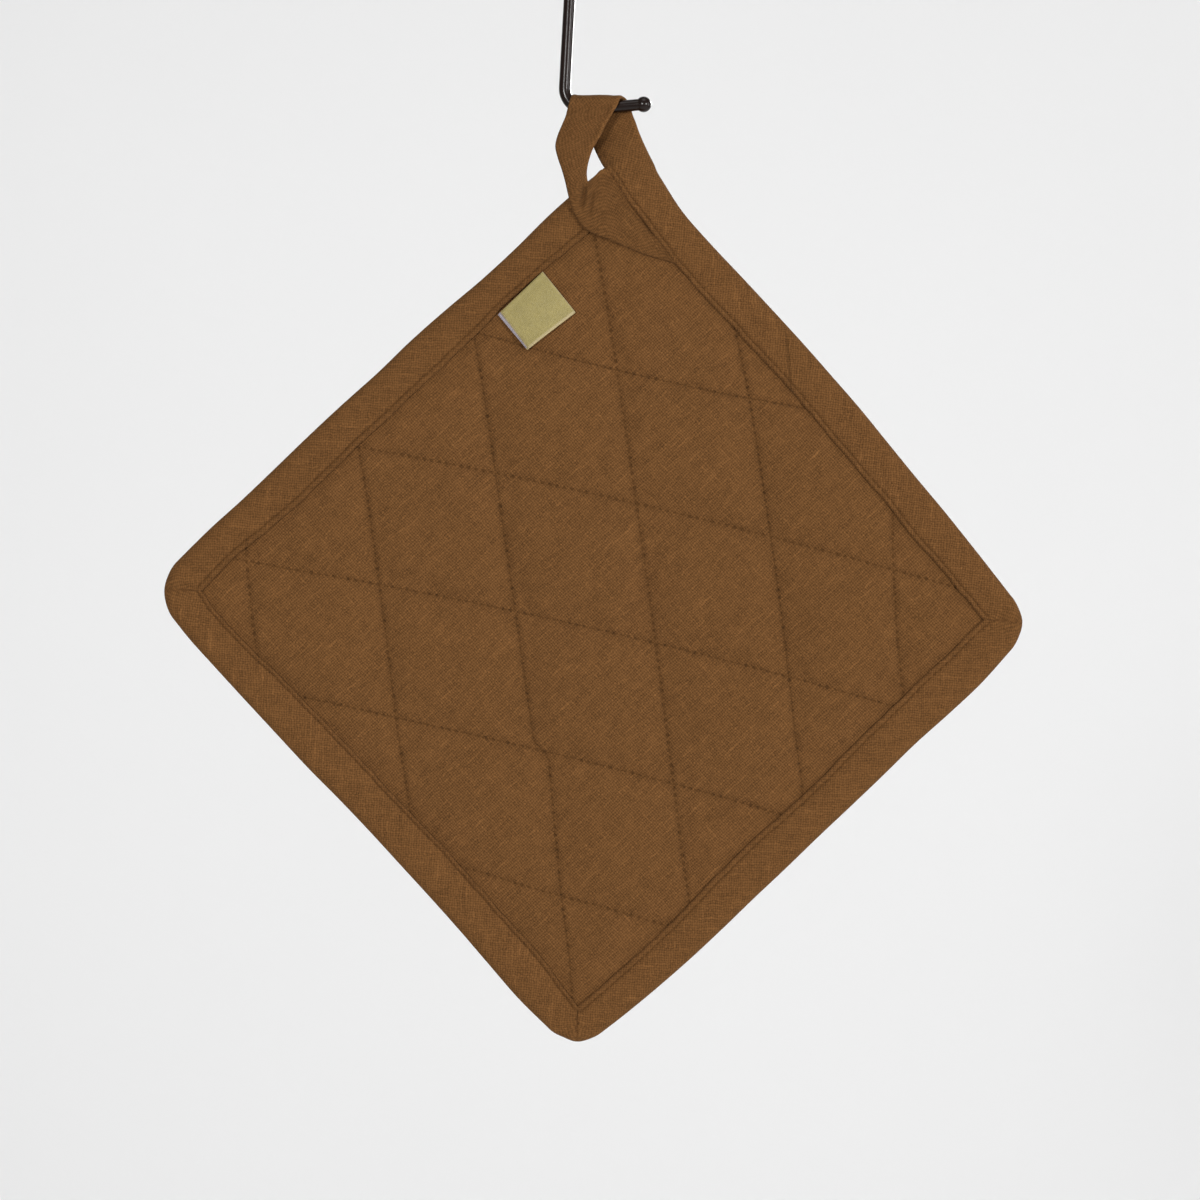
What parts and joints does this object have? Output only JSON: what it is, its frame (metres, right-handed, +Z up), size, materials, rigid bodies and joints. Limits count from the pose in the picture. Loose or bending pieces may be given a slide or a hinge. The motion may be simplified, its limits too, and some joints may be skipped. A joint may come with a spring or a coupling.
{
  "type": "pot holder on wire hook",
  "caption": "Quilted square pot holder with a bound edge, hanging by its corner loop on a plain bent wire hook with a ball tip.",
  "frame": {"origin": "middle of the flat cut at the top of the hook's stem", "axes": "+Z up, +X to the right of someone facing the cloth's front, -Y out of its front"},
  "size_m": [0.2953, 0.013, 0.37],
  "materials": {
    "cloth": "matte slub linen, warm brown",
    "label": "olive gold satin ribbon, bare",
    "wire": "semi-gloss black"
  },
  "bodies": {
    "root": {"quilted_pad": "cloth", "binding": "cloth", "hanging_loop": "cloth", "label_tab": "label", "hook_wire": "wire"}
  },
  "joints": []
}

● Task goal
Write the listing out again, exactly as shown above.

● Task output
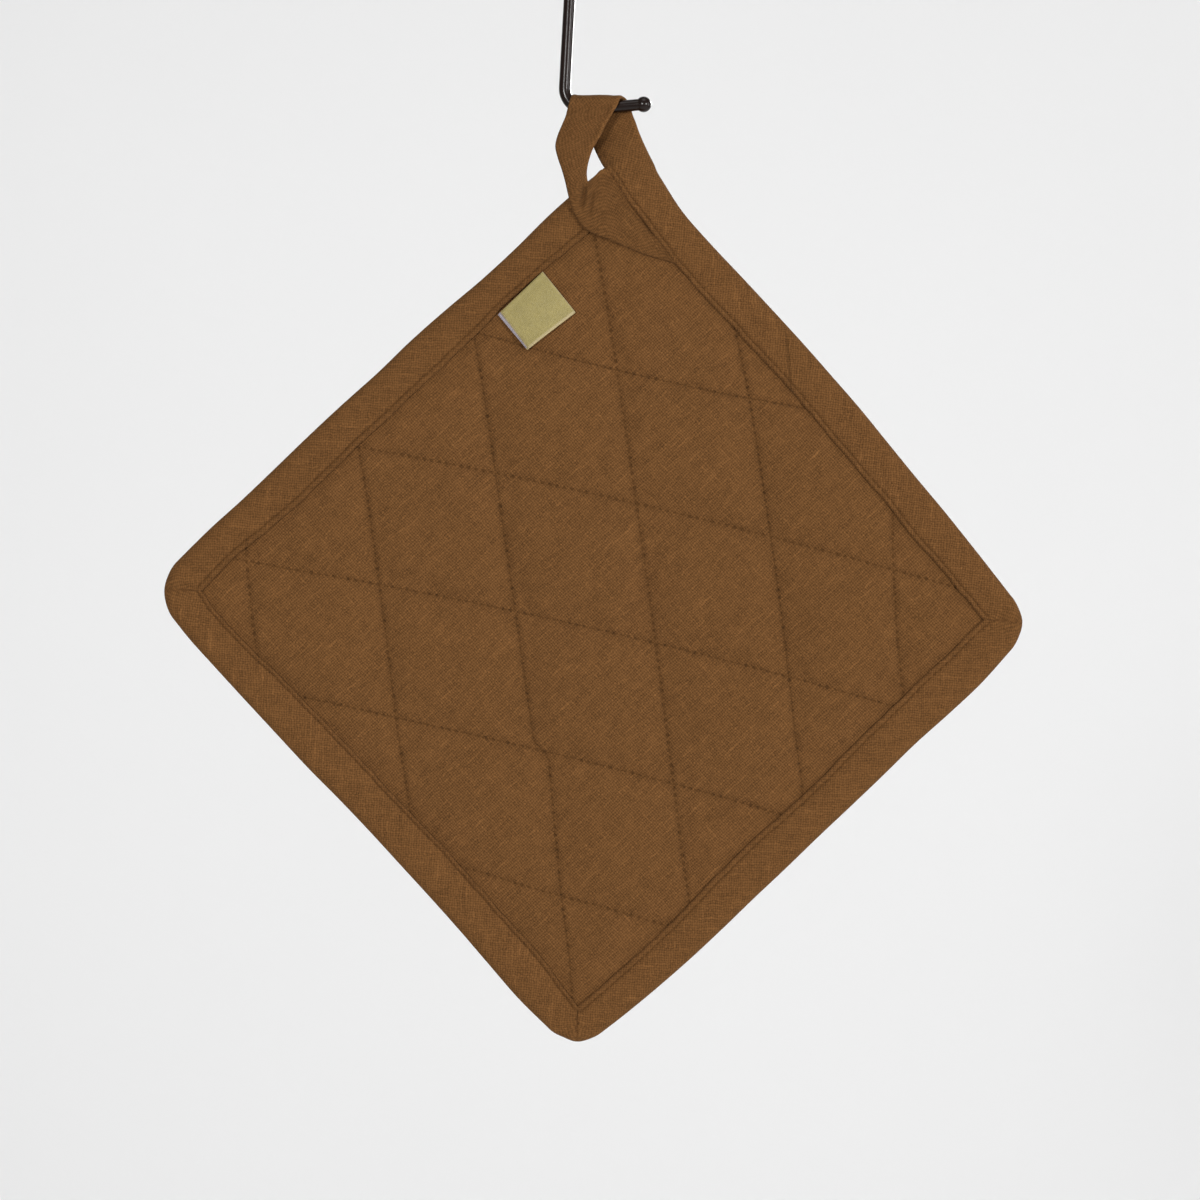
What parts and joints does this object have? Output only JSON: what it is, its frame (metres, right-handed, +Z up), size, materials, rigid bodies and joints. Limits count from the pose in the picture. Loose or bending pieces may be given a slide or a hinge. The motion may be simplified, its limits too, and some joints may be skipped. A joint may come with a spring or a coupling.
{
  "type": "pot holder on wire hook",
  "caption": "Quilted square pot holder with a bound edge, hanging by its corner loop on a plain bent wire hook with a ball tip.",
  "frame": {"origin": "middle of the flat cut at the top of the hook's stem", "axes": "+Z up, +X to the right of someone facing the cloth's front, -Y out of its front"},
  "size_m": [0.2953, 0.013, 0.37],
  "materials": {
    "cloth": "matte slub linen, warm brown",
    "label": "olive gold satin ribbon, bare",
    "wire": "semi-gloss black"
  },
  "bodies": {
    "root": {"quilted_pad": "cloth", "binding": "cloth", "hanging_loop": "cloth", "label_tab": "label", "hook_wire": "wire"}
  },
  "joints": []
}